--- BEGIN ---

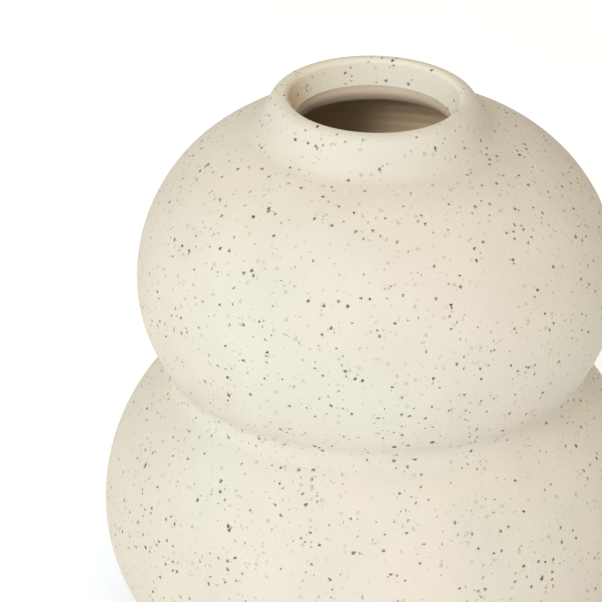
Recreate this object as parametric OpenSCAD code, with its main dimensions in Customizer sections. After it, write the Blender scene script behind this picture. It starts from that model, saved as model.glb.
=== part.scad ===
// Double-bulb stoneware vase with a rolled lip.
// Two thrown bulbs, a collar and a foot ring are joined with clay slip, and the inside is glazed.
// The foot stands on z = 0, and the bulbs turn about the Z axis.

/* [Whole vase] */
// Height of the top of the lip above the table
vase_h = 276; // [274:0.5:280]
// Thickness of the thrown clay wall
wall = 6; // [5:0.5:7]
// Thickness of the floor of the lower bulb
floor_t = 7; // [5:0.5:9]

/* [Lower bulb] */
// Largest diameter of the lower bulb
lower_d = 241.5; // [236:0.5:248]
// Height of the lower bulb's widest circle above the table
lower_equator_h = 78; // [74:0.5:82]
// Radius of its profile above the widest circle
lower_top_round = 87.5; // [84:0.5:92]
// Depth by which the flat underside cuts into the round of the base
base_cut = 2; // [1:0.5:5]

/* [Upper bulb] */
// Largest diameter of the upper bulb
upper_d = 211.5; // [206:0.5:216]
// Height of the upper bulb's widest circle above the table
upper_equator_h = 188.5; // [187:0.5:190]
// Radius of its profile above the widest circle, up to the shoulder
shoulder_round = 74.5; // [73:0.5:76]
// Radius of its profile below the widest circle, down to the waist
upper_base_round = 64.5; // [60:0.5:70]

/* [Mouth] */
// Diameter of the opening
mouth_d = 68; // [60:0.5:72]
// Thickness of the rolled lip
lip_roll_d = 10.5; // [9:0.5:12]
// Thickness of the collar's wall under the lip
collar_wall = 8; // [6:0.5:8.5]
// Angle by which the thrown mouth leans to the left
mouth_lean = 0.8; // [0:0.1:1.5]
// Radius of the lower inside edge of the throat
throat_round = 3; // [2:0.5:4]

/* [Foot] */
// Outer diameter of the foot ring
foot_d = 118; // [100:1:118]
// Width of the ring that stands on the table
foot_w = 8; // [5:0.5:12]
// Height of the foot ring
foot_h = 4; // [3:0.5:6]
// Bevel on the edges of the foot ring
foot_bevel = 0.8; // [0.4:0.1:1.2]

/* [Joining slip] */
// Thickness of the slip between the two bulbs
slip_t = 1; // [0.6:0.1:2]
// Radius of the cove wiped into the waist
waist_cove = 6; // [4:0.5:8]
// Radius of the cove between the lip and the shoulder
neck_cove = 8.5; // [7:0.5:10]
// Radius of the coves beside the foot ring
foot_cove = 3; // [2:0.5:3]

/* [Inner glaze] */
// Thickness of the glaze
glaze_t = 0.6; // [0.4:0.1:1]
// Distance from the middle of the lip down to the edge of the glaze
glaze_drop = 6; // [5:0.5:8]

/* [Hidden] */
$fn = 180;

clay = "#dfd8c6";
slip = "#dcd3bf";
bare_clay = "#c9b79b";
glaze = "#a89a8c";

// A cove stops short of its tangent points, where its edge would be infinitely thin.
cove_reach = 0.8;
// The same on the short coves beside the foot.
foot_cove_reach = 0.6;
// Depth by which a blank is carried into its neighbour before that neighbour is cut away.
sink = 1.5;
reach = 200;

lower_r = lower_d / 2;
upper_r = upper_d / 2;
mouth_r = mouth_d / 2;
collar_r = mouth_r + collar_wall;
foot_r = foot_d / 2;
lip_r = lip_roll_d / 2;
floor_z = foot_h + floor_t;

// Profiles are drawn as [distance from the axis, height]. Centres of their arcs:
lower_base_round = lower_equator_h - foot_h + base_cut;
lower_top_c = [lower_r - lower_top_round, lower_equator_h];
lower_base_c = [lower_r - lower_base_round, lower_equator_h];
shoulder_c = [upper_r - shoulder_round, upper_equator_h];
upper_base_c = [upper_r - upper_base_round, upper_equator_h];
lip_c = [mouth_r + lip_r, vase_h - lip_r];

// The crossing, further from the axis, of the circle at a with that at b below it.
function crossing(a, a_r, b, b_r) =
    let (d = norm(b - a), u = (b - a) / d, along = (a_r ^ 2 - b_r ^ 2 + d ^ 2) / (2 * d))
    a + along * u + sqrt(a_r ^ 2 - along ^ 2) * [-u.y, u.x];
function angle_of(v) = atan2(v.y, v.x);
function on_circle(c, r, angle) = c + r * [cos(angle), sin(angle)];
// The point of a circle that lies cove_reach of the way from one point's direction to another's.
function short_of(c, r, from, to) =
    on_circle(c, r, (1 - cove_reach) * angle_of(from - c) + cove_reach * angle_of(to - c));

waist = crossing(upper_base_c, upper_base_round, lower_top_c, lower_top_round);
waist_cove_c = crossing(upper_base_c, upper_base_round + waist_cove,
                        lower_top_c, lower_top_round + waist_cove);
neck_cove_c = crossing(lip_c, lip_r + neck_cove, shoulder_c, shoulder_round + neck_cove);

// Where the collar's wall meets the outside and the inside of the shoulder.
collar_top = [collar_r, shoulder_c.y + sqrt(shoulder_round ^ 2 - (collar_r - shoulder_c.x) ^ 2)];
collar_foot_z = shoulder_c.y + sqrt((shoulder_round - wall) ^ 2 - (collar_r - shoulder_c.x) ^ 2);
glaze_edge_z = lip_c.y - glaze_drop;

// The mouth leans about the centre of the lower bulb.
module leaned() {
    translate([0, 0, lower_equator_h])
        rotate([0, -mouth_lean, 0])
            translate([0, 0, -lower_equator_h])
                children();
}

// Everything from the axis out to an arc, above or below the arc's centre.
module half_bulb(c, r, above) {
    intersection() {
        union() {
            translate(c)
                circle(r = r);
            translate([0, c.y - r])
                square([c.x, 2 * r]);
        }
        translate([0, above ? c.y : c.y - reach])
            square([reach, reach]);
    }
}

// Profiles of the bulbs, shrunk by inset.
module lower_profile(inset = 0) {
    half_bulb(lower_top_c, lower_top_round - inset, true);
    half_bulb(lower_base_c, lower_base_round - inset, false);
}

module upper_profile(inset = 0) {
    half_bulb(shoulder_c, shoulder_round - inset, true);
    half_bulb(upper_base_c, upper_base_round - inset, false);
}

// The hollow inside the clay, shrunk by the thickness of a coat on its wall.
module hollow_profile(coat = 0) {
    intersection() {
        lower_profile(wall + coat);
        translate([0, floor_z + coat])
            square([reach, reach]);
    }
    upper_profile(wall + coat);
}

module lower_wall_profile() {
    difference() {
        intersection() {
            lower_profile();
            translate([0, foot_h])
                square([reach, waist.y - slip_t / 2 - foot_h]);
        }
        hollow_profile();
    }
}

module upper_wall_profile() {
    difference() {
        intersection() {
            upper_profile();
            translate([0, waist.y + slip_t / 2])
                square([reach, reach]);
        }
        hollow_profile();
    }
}

// A block with the inside of its lower inner corner rounded, from the throat out to the collar's wall.
module throat_block(inner_r, base_z, top_z, round_r) {
    difference() {
        translate([inner_r, base_z])
            square([collar_r - inner_r, top_z - base_z]);
        difference() {
            translate([inner_r - sink, base_z - sink])
                square(round_r + sink);
            translate([inner_r + round_r, base_z + round_r])
                circle(r = round_r);
        }
    }
}

module collar_profile() {
    translate(lip_c)
        circle(r = lip_r);
    translate([mouth_r, glaze_edge_z])
        square([collar_wall, glaze_drop]);
    throat_block(mouth_r + glaze_t, collar_foot_z, lip_c.y, throat_round);
}

module throat_glaze_profile() {
    difference() {
        throat_block(mouth_r, collar_foot_z - glaze_t, glaze_edge_z, throat_round + glaze_t);
        throat_block(mouth_r + glaze_t, collar_foot_z, glaze_edge_z + sink, throat_round);
    }
}

// Thrown lower bulb: floor, belly and the ring that the upper bulb sits on
module lower_bulb() {
    color(clay)
        rotate_extrude()
            lower_wall_profile();
}

// Thrown ring that the vase stands on
module foot_ring() {
    inner_r = foot_r - foot_w;
    color(bare_clay)
        rotate_extrude()
            polygon([
                [inner_r + foot_bevel, 0],
                [foot_r - foot_bevel, 0],
                [foot_r, foot_bevel],
                [foot_r, foot_h],
                [inner_r, foot_h],
                [inner_r, foot_bevel],
            ]);
}

// Slip smoothed into the corners outside and inside the foot ring
module foot_slip_seam() {
    side = foot_cove_reach * foot_cove;
    color(slip)
        rotate_extrude() {
            difference() {
                translate([foot_r, foot_h - side])
                    square(side);
                translate([foot_r + foot_cove, foot_h - foot_cove])
                    circle(r = foot_cove);
            }
            difference() {
                translate([foot_r - foot_w - side, foot_h - side])
                    square(side);
                translate([foot_r - foot_w - foot_cove, foot_h - foot_cove])
                    circle(r = foot_cove);
            }
        }
}

// Thrown upper bulb, open at the waist and bored for the collar
module upper_bulb() {
    color(clay)
        difference() {
            rotate_extrude()
                upper_wall_profile();
            leaned()
                translate([0, 0, upper_equator_h])
                    cylinder(r = collar_r, h = reach);
        }
}

// Slip between the bulbs, wiped into a cove round the outside of the waist
module waist_slip_seam() {
    color(slip)
        rotate_extrude()
            difference() {
                polygon([
                    waist - [2 * wall, slip_t / 2],
                    waist - [2 * wall, -slip_t / 2],
                    waist + [0, slip_t / 2],
                    short_of(upper_base_c, upper_base_round, waist, waist_cove_c),
                    waist_cove_c,
                    short_of(lower_top_c, lower_top_round, waist, waist_cove_c),
                    waist - [0, slip_t / 2],
                ]);
                translate(waist_cove_c)
                    circle(r = waist_cove);
                lower_wall_profile();
                upper_wall_profile();
                hollow_profile();
            }
}

// Thrown collar with the rolled lip, let into the shoulder
module mouth_collar() {
    color(clay)
        leaned()
            rotate_extrude()
                collar_profile();
}

// Slip that blends the lip into the shoulder
module neck_slip_seam() {
    on_lip = short_of(lip_c, lip_r, collar_top, neck_cove_c);
    on_shoulder = short_of(shoulder_c, shoulder_round, collar_top, neck_cove_c);
    color(slip)
        difference() {
            leaned()
                rotate_extrude()
                    difference() {
                        polygon([
                            collar_top - [0, sink],
                            [collar_r, lip_c.y],
                            on_lip,
                            neck_cove_c,
                            on_shoulder,
                            on_shoulder - [0, sink],
                        ]);
                        translate(neck_cove_c)
                            circle(r = neck_cove);
                        translate(lip_c)
                            circle(r = lip_r);
                    }
            rotate_extrude()
                upper_profile();
        }
}

// Glassy coat that makes the inside watertight, up to a line under the lip
module glaze_lining() {
    color(glaze) {
        difference() {
            rotate_extrude()
                difference() {
                    hollow_profile();
                    hollow_profile(glaze_t);
                }
            leaned()
                translate([0, 0, upper_equator_h])
                    cylinder(r = collar_r, h = reach);
        }
        leaned()
            rotate_extrude()
                throat_glaze_profile();
    }
}

lower_bulb();
foot_ring();
foot_slip_seam();
upper_bulb();
waist_slip_seam();
mouth_collar();
neck_slip_seam();
glaze_lining();
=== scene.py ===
# Speckled double-bulb stoneware vase: the turned pieces, their glazes, the studio and the camera.
import math

import bmesh
import bpy
from mathutils import Euler, Matrix, Vector, geometry, noise


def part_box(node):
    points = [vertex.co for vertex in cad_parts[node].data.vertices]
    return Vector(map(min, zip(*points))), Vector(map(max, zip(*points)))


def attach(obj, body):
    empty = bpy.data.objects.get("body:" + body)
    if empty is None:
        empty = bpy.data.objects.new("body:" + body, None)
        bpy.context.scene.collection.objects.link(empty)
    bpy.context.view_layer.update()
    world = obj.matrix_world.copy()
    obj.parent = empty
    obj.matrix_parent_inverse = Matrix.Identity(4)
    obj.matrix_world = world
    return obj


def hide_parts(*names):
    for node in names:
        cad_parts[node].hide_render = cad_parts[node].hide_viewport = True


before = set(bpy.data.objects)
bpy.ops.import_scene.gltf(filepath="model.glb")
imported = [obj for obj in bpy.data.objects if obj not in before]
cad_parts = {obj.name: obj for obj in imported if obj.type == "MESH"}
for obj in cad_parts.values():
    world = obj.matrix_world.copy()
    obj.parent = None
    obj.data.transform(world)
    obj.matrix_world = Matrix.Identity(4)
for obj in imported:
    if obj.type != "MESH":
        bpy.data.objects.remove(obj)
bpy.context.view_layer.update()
scene = bpy.context.scene
mm = 0.001

# How far the hand strays from a true circle, in millimetres and degrees
hand = {
    "mouthAside": -2.65,  # the mouth was set a little to the left
    "mouthSink": 0.5,
    "mouthNod": 0.6,  # dips towards the front
    "mouthRoll": 0.5,  # and to the right
    "mouthCentre": 268,
    "strayFrom": 251,  # the shoulder starts to follow the mouth at this height
    "strayFull": 261,
    "wander": 0.28,  # deepest hollow
    "wanderSize": 55,
    "wanderSeed": (3.1, 1.7, 0.4),
    "turns": 192,  # steps round the wheel
    "crisp": 18,  # edges that bend further than this stay crisp
}

# Profile points are (distance from the axis, height)
def crossing(a, aRadius, b, bRadius):
    # where two circles cross, further from the axis, with a above b
    gap = (b - a).length
    along = (aRadius**2 - bRadius**2 + gap**2) / (2 * gap)
    u = (b - a) / gap
    return a + along * u + math.sqrt(aRadius**2 - along**2) * Vector((-u.y, u.x))


def angleFrom(centre, point):
    return math.atan2(point.y - centre.y, point.x - centre.x)


def onCircle(centre, radius, angle):
    return centre + radius * Vector((math.cos(angle), math.sin(angle)))


def heightOn(centre, radius, r):
    return centre.y + math.sqrt(radius**2 - (r - centre.x) ** 2)


def radiusOn(centre, radius, z):
    return centre.x + math.sqrt(radius**2 - (z - centre.y) ** 2)


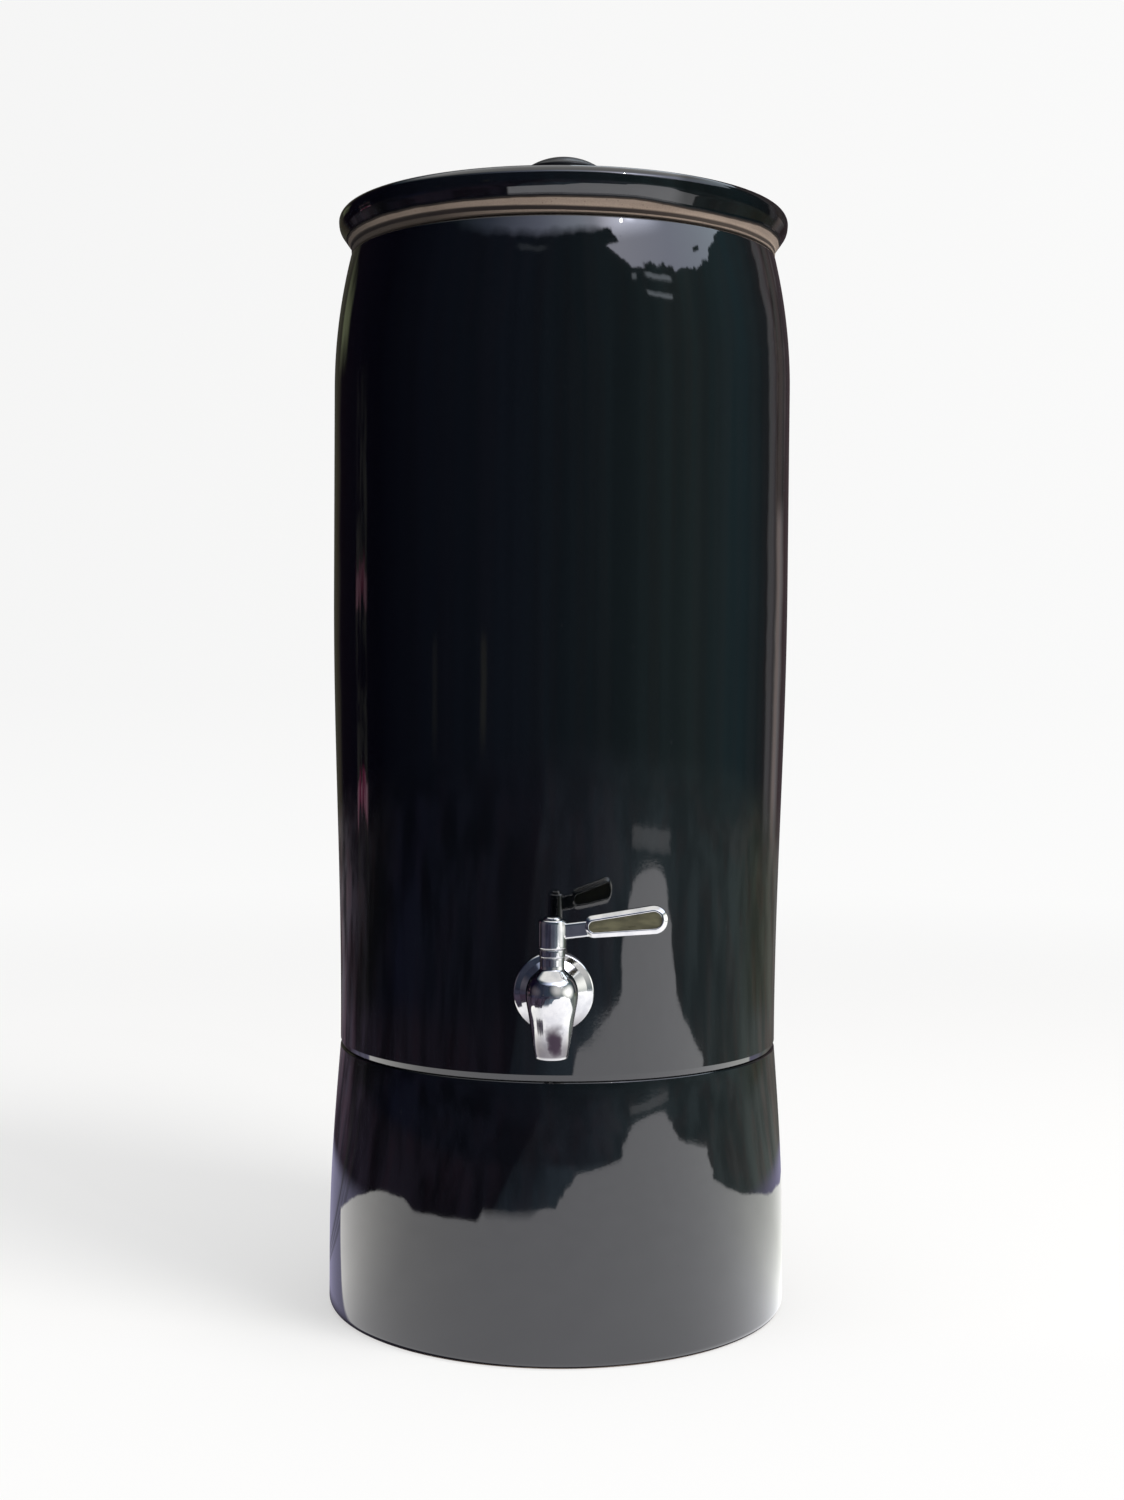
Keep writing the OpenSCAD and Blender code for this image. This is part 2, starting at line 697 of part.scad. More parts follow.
module cartridge_base() {
    r = tube_r + cap_skirt_w;
    slot_in = base_slots * base_slot_w / 4;
    slot_out = tube_in_r - 4;
    color(plastic) difference() {
        turned([
            [0, tube_bottom_z - cap_t, 0], [r, tube_bottom_z - cap_t, 2],
            [r, tube_bottom_z + cap_skirt_h - cap_t, 0.6], [tube_r + slip, tube_bottom_z + cap_skirt_h - cap_t, 0],
            [tube_r + slip, tube_bottom_z, 0], [0, tube_bottom_z, 0]]);
        for (i = [1:base_slots]) rotate([0, 0, i * 360 / base_slots])
            translate([slot_in, -base_slot_w / 2, tube_bottom_z - cap_t - 1])
                cube([slot_out - slot_in, base_slot_w, cap_t + 2]);
    }
}

module cartridge_screen() {
    color(steel) translate([0, 0, tube_bottom_z]) cylinder(r = tube_in_r - slip, h = screen_t);
}

// Each bed lies on the one below it, with a felt pad above and below
beds = [balls_h, silica_h, mineral_h, zeolite_h, carbon_h];
function pad_z(i) = i == 0 ? media_bottom_z : pad_z(i - 1) + pad_t + beds[i - 1];

module felt_pads() {
    color("#f4f4ee") for (i = [0:5]) translate([0, 0, pad_z(i)]) cylinder(r = tube_in_r - slip, h = pad_t);
}

module bed(i, h, tint) {
    color(tint) translate([0, 0, pad_z(i) + pad_t]) cylinder(r = tube_in_r - slip, h = h);
}

module media_mineral_balls() bed(0, balls_h, "#b58a6a");
module media_silica_sand() bed(1, silica_h, "#e9dfc8");
module media_mineral_sand() bed(2, mineral_h, "#b9a58a");
module media_zeolite() bed(3, zeolite_h, "#c9c4a8");
module media_carbon() bed(4, carbon_h, "#1b1b1b");

// ---- Lid ----
ring_out_r = pot_r - pot_wall - lid_ring_gap;
ring_in_r = ring_out_r - lid_ring_w;
seat_in_r = mouth_r - lid_seat_w;
under_h = lid_edge_h - lid_t;
knob_seat_r = knob_waist_d / 2 + 2;

module lid() {
    color(glaze) translate([0, 0, rim_z]) turned([
        [0, under_h, 0],
        [ring_in_r, under_h, 3],
        [ring_in_r, -lid_ring_h, 1.5],
        [ring_out_r, -lid_ring_h, 1.5],
        [ring_out_r, under_h - 3, 1.5],
        [seat_in_r, under_h - 3, 1.5],
        [seat_in_r, 0, 1],
        [mouth_r, 0, 1.8],
        [mouth_r, lid_foot_h, 4],
        [lid_r - 0.8, lid_edge_h * 0.6, 8],
        [lid_r, lid_edge_h, lid_edge_round],
        [lid_r - 14, lid_edge_h, 20],
        [knob_seat_r, lid_edge_h + lid_dome, 6],
        [0, lid_edge_h + lid_dome, 0]]);
}

module lid_knob() {
    r = knob_d / 2;
    waist = knob_waist_d / 2;
    crown_r = (r * r + knob_crown * knob_crown) / (2 * knob_crown);
    crown = [for (a = reversed(steps(0, asin(r / crown_r), 8)))
        [crown_r * sin(a), knob_h - crown_r * (1 - cos(a)), a > 0 ? 0.4 : 0]];
    color(glaze) translate([0, 0, lid_top_z]) turned(concat([
        [0, 0, 0],
        [waist + 1, 0, 0],
        [waist - 1, knob_h * 0.34, 7],
        [r, knob_h * 0.58, 3]],
        crown));
}

stand();
crock();
tap_body();
tap_flange();
tap_outer_washer();
tap_inner_washer();
tap_nut();
bonnet_ring();
valve_sleeve();
lever();
lever_inlay();
lever_screw();
valve_stem();
stem_o_rings();
filter_pot();
ceramic_dome();
dome_base();
dome_washer();
pot_nut();
cartridge_cap();
cartridge_seal();
cartridge_tube();
cartridge_base();
cartridge_screen();
felt_pads();
media_carbon();
media_zeolite();
media_mineral_sand();
media_silica_sand();
media_mineral_balls();
lid();
lid_knob();
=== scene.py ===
"""Dresses the gravity water filter: black glaze, bare clay, bright metal, the filter inside, and the studio.

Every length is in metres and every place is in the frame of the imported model: +Z up, the tap towards -Y,
the origin on the floor at the crock's axis.
"""

import math
import random

import bmesh
import bpy
from mathutils import Matrix, Vector


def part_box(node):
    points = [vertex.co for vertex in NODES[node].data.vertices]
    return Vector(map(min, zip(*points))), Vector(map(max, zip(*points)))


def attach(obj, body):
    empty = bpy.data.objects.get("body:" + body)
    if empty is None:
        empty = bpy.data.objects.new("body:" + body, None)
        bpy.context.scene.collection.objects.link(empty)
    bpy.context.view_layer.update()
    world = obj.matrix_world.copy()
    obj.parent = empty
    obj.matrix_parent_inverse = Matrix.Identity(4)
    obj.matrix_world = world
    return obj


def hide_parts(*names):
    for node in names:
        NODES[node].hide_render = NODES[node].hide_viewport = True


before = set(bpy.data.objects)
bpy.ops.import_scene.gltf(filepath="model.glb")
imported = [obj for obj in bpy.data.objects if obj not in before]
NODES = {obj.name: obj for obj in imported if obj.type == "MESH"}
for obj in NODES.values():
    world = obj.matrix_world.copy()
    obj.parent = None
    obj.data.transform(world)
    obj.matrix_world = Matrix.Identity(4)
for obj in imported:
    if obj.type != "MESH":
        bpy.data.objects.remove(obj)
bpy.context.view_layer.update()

bl_info = {
    "name": "Gravity Water Filter",
    "version": (1, 0, 0),
    "blender": (4, 5, 0),
    "location": "3D View > Sidebar > Water Filter",
    "description": "Finishes and fine shapes for a stoneware gravity water filter with a tap",
    "category": "Object",
}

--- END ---

WORK INSTRUCTIONS
With the first line being the one containing "cartridge_base();" and the last line the one containing "from mathutils import Matrix, Vector", transcribe exactly the lines above that fall in that range.

RESPONSE
cartridge_base();
cartridge_screen();
felt_pads();
media_carbon();
media_zeolite();
media_mineral_sand();
media_silica_sand();
media_mineral_balls();
lid();
lid_knob();
=== scene.py ===
"""Dresses the gravity water filter: black glaze, bare clay, bright metal, the filter inside, and the studio.

Every length is in metres and every place is in the frame of the imported model: +Z up, the tap towards -Y,
the origin on the floor at the crock's axis.
"""

import math
import random

import bmesh
import bpy
from mathutils import Matrix, Vector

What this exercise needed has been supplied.